The static-directory view of identity was built for a simpler world: users, groups, roles, resources. It still matters, but it is no longer enough. A modern access decision often depends on who delegated authority, what workflow is active, which agent is executing, what the intent is, which resource is targeted, whether consent exists, and whether the time window is still valid.
Zero Standing Privileges forces that reality into the architecture. It refuses to pretend that permission is a permanent trait of an identity. Permission becomes a temporary relationship between an actor, a task, a resource, and a policy decision.
That is especially important for AI agents, because agents do not merely hold access. They act. They chain tools. They retry. They transform one system's output into another system's input. Giving them standing privilege is an old mistake with a faster runtime.

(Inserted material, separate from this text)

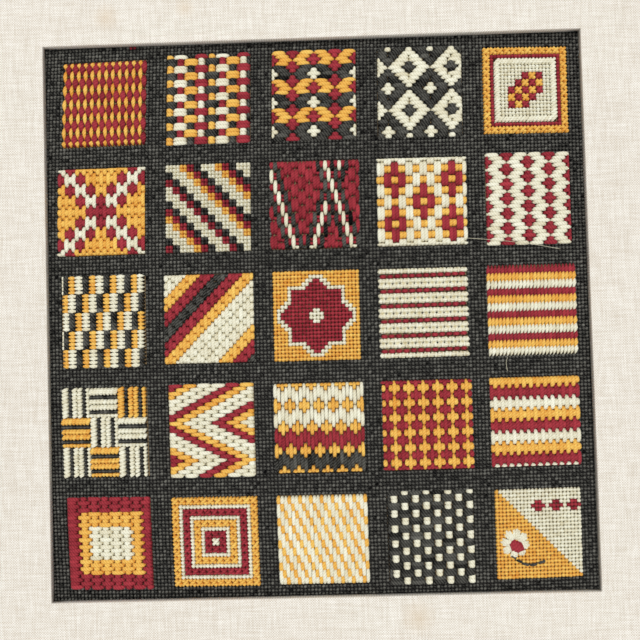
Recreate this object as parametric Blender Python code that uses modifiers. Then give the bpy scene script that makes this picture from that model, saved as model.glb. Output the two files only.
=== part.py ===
"""Needlepoint canvas panel in a linen-covered mat.

A canvas stitched in wool lies face up in the rabbet of a flat mat. The stitched face holds a
grid of counted squares on a dark ground. Each square stands a little proud of the ground and
carries the main ribs of its own stitch pattern.

Metres, +Z up out of the stitched face, +Y towards the top of the design, origin at the centre
of the underside.
"""

import math

import bmesh
import bpy

# The grid of the design, in canvas threads.
SQUARES = 5
SQUARE_THREADS = 24
STRIP_THREADS = 6
BORDER_THREADS = 8
PERIOD_THREADS = SQUARE_THREADS + STRIP_THREADS
DESIGN_THREADS = SQUARES * SQUARE_THREADS + (SQUARES - 1) * STRIP_THREADS

# Pitch of the canvas threads: 12 to the inch, pulled a little longer than wide.
THREAD_X = 0.00208
THREAD_Y = 0.00216

# The stitched rows lean and bow sideways where the canvas was stretched, and its corners are
# drawn in: the share by which a point moves in, for each square metre of its distance squared.
LEAN = 0.00094
BOW = 0.0016
BOW_SHIFT = -0.0005
DRAW_IN = 0.45

# The canvas sheet: a bare margin round the stitched ground.
MARGIN = 0.012
MARGIN_THICKNESS = 0.001
GROUND_TOP = 0.002
SQUARE_TOP = 0.0024
RIB_HEIGHT = 0.00035
FIELD_UNDERSIDE = 0.0005
SHOULDER_THREADS = 0.8
RIB_STEP_THREADS = 3

# The stitched flower in the last square: a ring of petals, in threads.
FLOWER_SQUARE = (4, 4)
FLOWER_CENTRE = (5.2, 14.6)
FLOWER_RADIUS = 4.4
FLOWER_HEIGHT = 0.0006

# The mat: a window that shows about three threads of ground round the squares.
WINDOW_WIDTH = 0.3110
WINDOW_HEIGHT = 0.3200
MAT_BORDER = 0.0508
MAT_TOP = 0.0055
RABBET_CLEARANCE = 0.0015
LIP_GAP = 0.0003
MAT_EDGE_RADIUS = 0.0006
MAT_EDGE_SEGMENTS = 2
CUT_OVERRUN = 0.004

# The design sits this much below the middle of the window.
DESIGN_DROP = 0.0005

# Colour and roughness of the dark ground wool and of the natural linen.
WOOL = ((0.06, 0.055, 0.05), 0.95)
LINEN = ((0.80, 0.76, 0.68), 0.9)

FIELD_WIDTH = (DESIGN_THREADS + 2 * BORDER_THREADS) * THREAD_X
FIELD_HEIGHT = (DESIGN_THREADS + 2 * BORDER_THREADS) * THREAD_Y
CANVAS_WIDTH = FIELD_WIDTH + 2 * MARGIN
CANVAS_HEIGHT = FIELD_HEIGHT + 2 * MARGIN
MAT_WIDTH = WINDOW_WIDTH + 2 * MAT_BORDER
MAT_HEIGHT = WINDOW_HEIGHT + 2 * MAT_BORDER

# The ribs of each square, by rows from the top: the way they run and their pitch in threads.
RIBS = (
    (("columns", 6), ("rows", 6), ("rows", 8), ("lozenges", 12), ("frames", 8)),
    (("saltire", 8), ("falling", 10), ("saltire", 12), ("lozenges", 8), ("columns", 12)),
    (("rising", 8), ("rising", 9), ("frames", 12), ("rows", 6), ("rows", 8)),
    (("blocks", 8), ("chevrons", 8), ("rows", 7), ("blocks", 6), ("rows", 6)),
    (("frames", 8), ("frames", 7), ("falling", 6), ("columns", 6), ("plain", 24)),
)


def new_collection(name):
    """A collection linked to the scene."""
    collection = bpy.data.collections.new(name)
    bpy.context.scene.collection.children.link(collection)
    return collection


def new_material(name, colour, roughness):
    """A plain Principled material."""
    material = bpy.data.materials.new(name)
    material.use_nodes = True
    shader = material.node_tree.nodes["Principled BSDF"]
    shader.inputs["Base Color"].default_value = (*colour, 1.0)
    shader.inputs["Roughness"].default_value = roughness
    shader.inputs["Metallic"].default_value = 0.0
    return material


def new_object(name, bm, collection):
    """An object made from a bmesh, which is freed."""
    mesh = bpy.data.meshes.new(name)
    bm.to_mesh(mesh)
    bm.free()
    item = bpy.data.objects.new(name, mesh)
    collection.objects.link(item)
    return item


def box_mesh(width, height, low, high, shift_y=0.0):
    """A bmesh box centred in X, with its size baked into the mesh."""
    bm = bmesh.new()
    bmesh.ops.create_cube(bm, size=1.0)
    for vert in bm.verts:
        vert.co.x *= width
        vert.co.y = vert.co.y * height + shift_y
        vert.co.z = low + (vert.co.z + 0.5) * (high - low)
    return bm


def hide_tool(item):
    """Marks an object as one that only shapes another."""
    item.hide_render = True
    item.display_type = "WIRE"


def add_boolean(item, operation, tool):
    """An exact Boolean of a second object on the first."""
    modifier = item.modifiers.new(tool.name, "BOOLEAN")
    modifier.operation = operation
    modifier.solver = "EXACT"
    modifier.object = tool


def square_lines():
    """Grid lines across one square, in threads: a shoulder at each edge and even steps between."""
    inner = range(RIB_STEP_THREADS, SQUARE_THREADS, RIB_STEP_THREADS)
    return [0.0, SHOULDER_THREADS, *inner, SQUARE_THREADS - SHOULDER_THREADS, float(SQUARE_THREADS)]


def field_lines():
    """Grid lines across the stitched field, in threads from the first square's edge."""
    lines = [-float(BORDER_THREADS)]
    for index in range(SQUARES):
        lines.extend(index * PERIOD_THREADS + line for line in square_lines())
    lines.append(float(DESIGN_THREADS + BORDER_THREADS))
    return lines


def on_canvas(across, down):
    """Place on the stretched canvas of a point given in threads from the top left square."""
    middle = DESIGN_THREADS / 2
    up = (middle - down) / middle
    x = (across - middle) * THREAD_X + LEAN * up + BOW * up * up + BOW_SHIFT
    y = (middle - down) * THREAD_Y
    keep = 1 - DRAW_IN * (x * x + y * y)
    return x * keep, y * keep - DESIGN_DROP


def rib(kind, pitch, s, t):
    """Height of a square's ribs, from 0 to 1, at s threads across and t down from its corner."""
    half = SQUARE_THREADS / 2
    dx = abs(s - half)
    dy = abs(t - half)

    def wave(phase):
        return 0.5 + 0.5 * math.cos(2 * math.pi * phase / pitch)

    if kind == "columns":
        return wave(dx)
    if kind == "rows":
        return wave(dy)
    if kind == "falling":
        return wave(s - t)
    if kind == "rising":
        return wave(s + t)
    if kind == "frames":
        return wave(max(dx, dy))
    if kind == "lozenges":
        return wave(dx + dy)
    if kind == "saltire":
        return max(wave(s - t), wave(s + t))
    if kind == "chevrons":
        return wave(s + dy)
    if kind == "blocks":
        return wave(dx) * wave(dy)
    return 0.0


def petals(s, t):
    """Height of the stitched flower, from 0 to 1, at s threads across and t down."""
    distance = math.hypot(s - FLOWER_CENTRE[0], t - FLOWER_CENTRE[1])
    return max(0.0, 1.0 - distance / FLOWER_RADIUS)


def stitched_height(across, down):
    """Height of the stitched face at a point given in threads."""
    column = int(across // PERIOD_THREADS)
    row = int(down // PERIOD_THREADS)
    s = across - column * PERIOD_THREADS
    t = down - row * PERIOD_THREADS
    inside_grid = 0 <= column < SQUARES and 0 <= row < SQUARES
    inside_square = 0 < s < SQUARE_THREADS and 0 < t < SQUARE_THREADS
    if not (inside_grid and inside_square):
        return GROUND_TOP
    kind, pitch = RIBS[row][column]
    height = SQUARE_TOP + RIB_HEIGHT * rib(kind, pitch, s, t)
    if (row, column) == FLOWER_SQUARE:
        height += FLOWER_HEIGHT * petals(s, t)
    return height


def make_stitched_field(collection):
    """The stitched part of the canvas: a grid raised point by point and closed underneath."""
    lines = field_lines()
    segments = len(lines) - 1
    bm = bmesh.new()
    bmesh.ops.create_grid(bm, x_segments=segments, y_segments=segments, size=1.0)
    for vert in bm.verts:
        across = lines[round((vert.co.x + 1.0) / 2.0 * segments)]
        down = lines[round((1.0 - vert.co.y) / 2.0 * segments)]
        x, y = on_canvas(across, down)
        vert.co = (x, y, stitched_height(across, down))
    top = list(bm.faces)
    lower = bmesh.ops.extrude_face_region(bm, geom=top, use_keep_orig=True)
    for item in lower["geom"]:
        if isinstance(item, bmesh.types.BMVert):
            item.co.z = FIELD_UNDERSIDE
    bmesh.ops.recalc_face_normals(bm, faces=bm.faces)
    field = new_object("stitched_field", bm, collection)
    hide_tool(field)
    return field


def make_canvas(parts, tools):
    """The canvas: a bare sheet, whose margin lies under the mat, joined to the stitched field."""
    sheet = box_mesh(CANVAS_WIDTH, CANVAS_HEIGHT, 0.0, MARGIN_THICKNESS, -DESIGN_DROP)
    canvas = new_object("needlepoint_canvas", sheet, parts)
    add_boolean(canvas, "UNION", make_stitched_field(tools))
    canvas.data.materials.append(new_material("wool_stitches", *WOOL))
    return canvas


def make_mat(parts, tools):
    """The mat: a board with a window and a rabbet under its inner edge for the canvas."""
    board = box_mesh(MAT_WIDTH, MAT_HEIGHT, 0.0, MAT_TOP)
    mat = new_object("linen_mat", board, parts)
    window = box_mesh(WINDOW_WIDTH, WINDOW_HEIGHT, -CUT_OVERRUN, MAT_TOP + CUT_OVERRUN)
    window_tool = new_object("window_tool", window, tools)
    rabbet_width = CANVAS_WIDTH + 2 * RABBET_CLEARANCE
    rabbet_height = CANVAS_HEIGHT + 2 * (RABBET_CLEARANCE + DESIGN_DROP)
    rabbet = box_mesh(rabbet_width, rabbet_height, -CUT_OVERRUN, GROUND_TOP + LIP_GAP)
    rabbet_tool = new_object("rabbet_tool", rabbet, tools)
    for tool in (window_tool, rabbet_tool):
        hide_tool(tool)
        add_boolean(mat, "DIFFERENCE", tool)
    bevel = mat.modifiers.new("edges", "BEVEL")
    bevel.width = MAT_EDGE_RADIUS
    bevel.segments = MAT_EDGE_SEGMENTS
    bevel.limit_method = "ANGLE"
    bevel.use_clamp_overlap = True
    mat.data.materials.append(new_material("linen", *LINEN))
    return mat


for old in list(bpy.data.objects):
    bpy.data.objects.remove(old, do_unlink=True)

parts_collection = new_collection("needlepoint_panel")
tools_collection = new_collection("shaping_tools")
make_canvas(parts_collection, tools_collection)
make_mat(parts_collection, tools_collection)
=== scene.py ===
"""Needlepoint panel in a linen-covered mat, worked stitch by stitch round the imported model."""
import math

import bpy
import numpy as np
from mathutils import Matrix, Vector


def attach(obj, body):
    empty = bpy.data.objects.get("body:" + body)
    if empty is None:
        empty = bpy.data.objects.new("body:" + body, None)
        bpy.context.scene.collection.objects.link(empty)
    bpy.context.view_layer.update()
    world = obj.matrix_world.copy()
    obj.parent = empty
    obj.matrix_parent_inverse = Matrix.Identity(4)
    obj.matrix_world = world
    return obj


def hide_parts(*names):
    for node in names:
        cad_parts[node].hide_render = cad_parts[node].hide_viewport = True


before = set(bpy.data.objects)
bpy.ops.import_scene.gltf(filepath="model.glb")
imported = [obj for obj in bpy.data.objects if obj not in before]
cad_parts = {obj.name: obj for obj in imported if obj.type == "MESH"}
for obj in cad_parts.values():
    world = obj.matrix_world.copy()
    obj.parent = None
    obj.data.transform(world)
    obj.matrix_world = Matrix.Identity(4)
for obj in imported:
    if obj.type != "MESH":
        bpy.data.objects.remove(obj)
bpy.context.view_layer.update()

# Canvas.
# One piece of 12-mesh cotton canvas, pulled straight and held under the mat. Its stitched part
# leans, bows and is drawn in at the corners as worked canvas is. The cut margin stays bare.

# The design in threads: the squares, the strips between them, and the ground beyond.
SQUARES = 5
SQUARE = 24
STRIP = 6
PERIOD = SQUARE + STRIP
DESIGN = SQUARES * PERIOD - STRIP
BORDER = 8

# From thread to thread across, down, and for what runs both ways.
THREAD_X = 0.00208
THREAD_Y = 0.00216
THREAD = 0.00212

# How far the rows lean and bow sideways, the share by which a point is drawn in for each square
# metre of its distance squared, and how far the design sits below the middle of the window.
LEAN = 0.00094
BOW = 0.0016
BOW_SHIFT = -0.0005
DRAW_IN = 0.45
DESIGN_DROP = 0.0005

# The bare margin, the sheet's thickness, and its cut size.
MARGIN = 0.012
CANVAS_TOP = 0.00085
CANVAS_WIDTH = (DESIGN + 2 * BORDER) * THREAD_X + 2 * MARGIN
CANVAS_HEIGHT = (DESIGN + 2 * BORDER) * THREAD_Y + 2 * MARGIN


def on_canvas(across, down):
    """Threads to metres: even pitch, a lean and a bow sideways, drawn in with distance squared."""
    up = (DESIGN / 2 - down) / (DESIGN / 2)
    x = (across - DESIGN / 2) * THREAD_X + LEAN * up + BOW * up * up + BOW_SHIFT
    y = (DESIGN / 2 - down) * THREAD_Y
    keep = 1 - DRAW_IN * (x * x + y * y)
    return x * keep, y * keep - DESIGN_DROP


def in_square(column, row):
    """Whether each cell of the canvas, at a column and row, lies in one of the squares."""
    inside = (column % PERIOD < SQUARE) & (column >= 0) & (column < DESIGN)
    return inside & (row % PERIOD < SQUARE) & (row >= 0) & (row < DESIGN)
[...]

The better default is empty. Let access appear only when work justifies it, constrain it to the task, and let it disappear without drama. A system that can do that has stopped treating identity as a static directory entry and started treating it as what it really is: a runtime relationship under policy.
Zero Standing Privileges is an access model where identities do not keep persistent permissions between uses. Access is granted just in time for a specific task, scoped to the required action and resource, and revoked automatically when the task or time window ends. The default state is no access.
Least privilege limits the scope of access, while ZSP limits the duration of access. A user can have a narrowly scoped permission that still remains active for weeks, which satisfies least privilege but violates ZSP. The strongest design uses both: narrow permissions that only exist when needed.
AI agents often run across multiple tools, execute long workflows, and act on behalf of humans or business processes. Persistent credentials give those agents authority even when no approved task is active. ZSP keeps agent access tied to delegation, workflow context, intent, and expiration.
A task-bound grant should include the requesting identity, delegating human or workflow, intended action, target resource, scope, consent or approval reference, and expiration time. It should also include constraints such as tenant, environment, record IDs, or read/write boundaries. Without that context, the system cannot reliably distinguish legitimate task execution from idle privilege reuse.
ZSP does not require eliminating roles, but it changes what roles are allowed to mean. Roles can still help organize policy, define ceilings, and simplify administration. They should not create permanent runtime authority by themselves; the actual grant should still be produced just in time for a task.
ZSP enforcement should use a nearby PDP, efficient policy synchronization, and carefully keyed caching. The cache key must include identity, workflow, action, resource, scope, consent, and expiration so that cached decisions cannot outlive or escape their approved context. For repeated steps inside one workflow, bounded pre-approval can reduce repeated checks while preserving task-based expiration.